Thoughts on "Half a Model"
In ActiveRecord, you can use the select
method to run the underlying database
query with a SELECT
for particular fields. As a result, the object simply
doesn’t have the rest of its attributes. Depending on the particular table and
the use case, this could speed things up. Even without the performance
argument, the idea to “get only the things you need” seems perfectly
reasonable. This has never quite clicked with me, and I recently realized why.
I’ve never encountered the problem viewed from this angle, so I figure it might
be worth sharing.
Imagine you have a Product
model. It has a name, a description, a price,
translations. It is connected to a shop, a user, shipping information. In time,
as you work with it, you create a mental model of it, what its API is, what you
can do with it. You know what a “product” is, but the issue is, you don’t know
what “half a product” is. If you only select half of its attributes, you can no
longer recognize this object, you can’t work with it unless you go back to the
place you’ve built it and figure it out. This makes it much more difficult to
build up a mental model of the code. If you often do select
s, you have to get
into the mindset that every method call in the view requires a double-check
with the fetching code in the controller. A simple performance improvement
turns out to have a very disproportionate mental penalty.

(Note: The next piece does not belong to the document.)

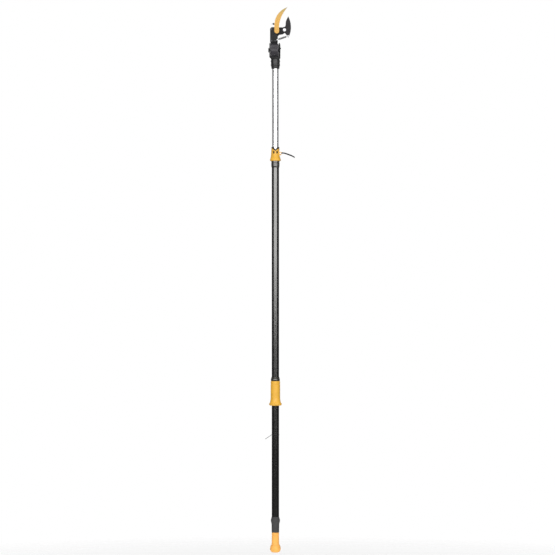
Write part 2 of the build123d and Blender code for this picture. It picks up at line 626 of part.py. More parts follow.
def housing_rear():
    """Hollow rear cover over the tackle and the drive lever."""
    wall = 2.4
    shell = block((BODY_LEFT, BODY_RIGHT), (FRAME_Y[1] + 0.1, REAR_BACK_Y), (BODY_BOTTOM, BODY_TOP))
    shell = fillet(shell.edges().filter_by(Axis.Z).group_by(Axis.Y)[-1], 6.0)
    shell = fillet(shell.edges().group_by(Axis.Y)[-1], 1.6)
    room = block((BODY_LEFT + wall, BODY_RIGHT - wall), (-9, REAR_BACK_Y - wall),
                 (BODY_BOTTOM - 1, BODY_TOP - wall))
    corner = block((-40, -12.4), (-40, 40), (2311, 2340)) - rod_y(11.2, (-40, 40), -12.2, 2310.8)
    lever_slot = block((-9, 20), (LEVER_Y[0] - 0.8, LEVER_Y[1] + 0.8), (2276, 2330))
    pin_slot = block((-10.8, BODY_RIGHT - wall), (-6.2, 6.2), (2300, 2330))
    posts = [rod_y(3.2, (FRAME_Y[1] + 0.2, REAR_BACK_Y - 1), x, z) for x, z, _ in COVER_SCREWS[:2]]
    shell = shell - room - lever_slot - pin_slot
    shell = shell + [post & block((BODY_LEFT, BODY_RIGHT), (-9, REAR_BACK_Y), (BODY_BOTTOM, BODY_TOP))
                     for post in posts]
    shell = shell - corner
    return shell - [rod_y(1.55, (-9, -2.0), x, z) for x, z, _ in COVER_SCREWS[:2]]


def hook():
    """Fixed hook jaw: a curved plate that reaches over the branch."""
    outer = Spline((-4.4, HOOK_BASE_Z), (-4.7, 2330.0), (-1.6, 2352.0), (8.8, 2376.0), (26.0, 2395.0),
                   (53.2, 2410.0), tangents=((0, 1), (1, 0.42)))
    inner = Spline((53.2, 2410.0), (43.5, 2397.0), (32.0, 2379.5), (21.5, 2354.0), (16.4, 2330.0),
                   (16.6, HOOK_BASE_Z), tangents=((-0.7, -1), (0, -1)))
    base = ThreePointArc((16.6, HOOK_BASE_Z), (6.1, HOOK_BASE_Z - 11.0), (-4.4, HOOK_BASE_Z))
    plate = slab(outer + inner + base, HOOK_Y)
    countersinks = [rod_y(4.6, (HOOK_Y[0] - 1, HOOK_Y[0] + 1.0), x, z) for x, z in RIVETS]
    holes = [rod_y(2.55, (-25, -10), x, z) for x, z in RIVETS]
    stud_hole = rod_x(STUD_SHANK_R + 0.05, (-8, 3), (HOOK_Y[0] + HOOK_Y[1]) / 2, STUD_Z)
    return plate - countersinks - holes - stud_hole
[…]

For a practical example, imagine a helper method invocation, like
product_summary(product)
, which gives you a short, formatted summary of the
product information, suitable for reuse. If you only select
particular fields
in different controllers, this helper may or may not work depending on what
subset of data the product
object currently has available.
Now, I’m not suggesting you never do this. Web development existed before ORMs
and there are still people who prefer tighter database integration that an ORM
could provide. It’s simply a tradeoff. An object that represents the dataset
gives you a solid mental model to rely on, but it comes at the price that you
now need the full data row for it to be relevant. One possible compromise I see
is to create a new type of object. For instance, ProductDescription
and
ProductImage
that work on well-defined subsets of the data. That way, you
might be able to maintain a good mental model of the data layer at the cost of
many more one-shot classes. I can’t really say how good this would work in
practice. Naming could easily turn out to be an issue, and boilerplate code may
be needed to fit the pieces together. Still, I’d say it’s worth a try if
select
-ing is a viable performance improvement.